Hace unos días, escuchaba a Jesús Quintero. El periodista criticaba –severamente–, a  aquella gente que presumía de no haber leído un solo libro y, de no importarle nada que exigiera el uso de su inteligencia; deploraba el contenido mediático pensado para gente que no lee, que no entiende y sólo quiere que la diviertan o distraigan con crímenes o chismes y sentenciaba: …el mundo entero se está creando a la medida de esta nueva mayoría, amigos. Todo es superficial, frívolo, elemental, primario… para que ellos puedan entenderlo y digerirlo…

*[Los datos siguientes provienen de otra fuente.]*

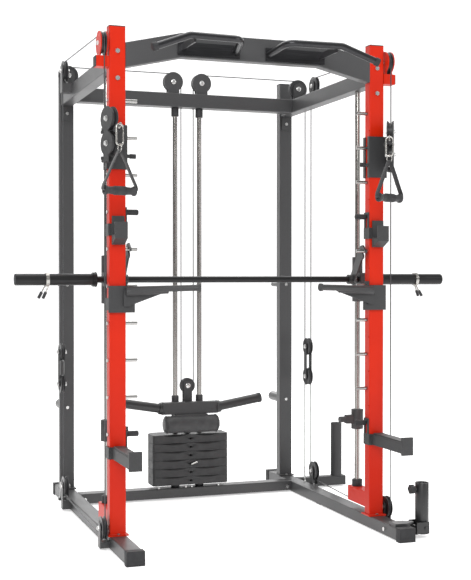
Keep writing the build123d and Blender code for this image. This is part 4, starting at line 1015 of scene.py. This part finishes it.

El discurso original de Quintero, tan harto como Aristófanes, es desolador y llama a reflexión. Por fortuna, esto no ha sido escrito en el boleto de la suerte, de ningún organillero y está en nuestras manos, cambiar el curso de la historia. Los signos de puntuación, de nuestra biografía, los ponemos en cada lectura que hacemos de la vida. ¿Y si los usamos todos, en un mismo texto? El tono de nuestros momentos, dependerá de ellos. Y una pausa, para respirar, siempre cae bien. Soy una convencida de que el destino de cada uno, se escribe a cada paso, en el mundo real y sin comillas, y eso me permite tener esperanza.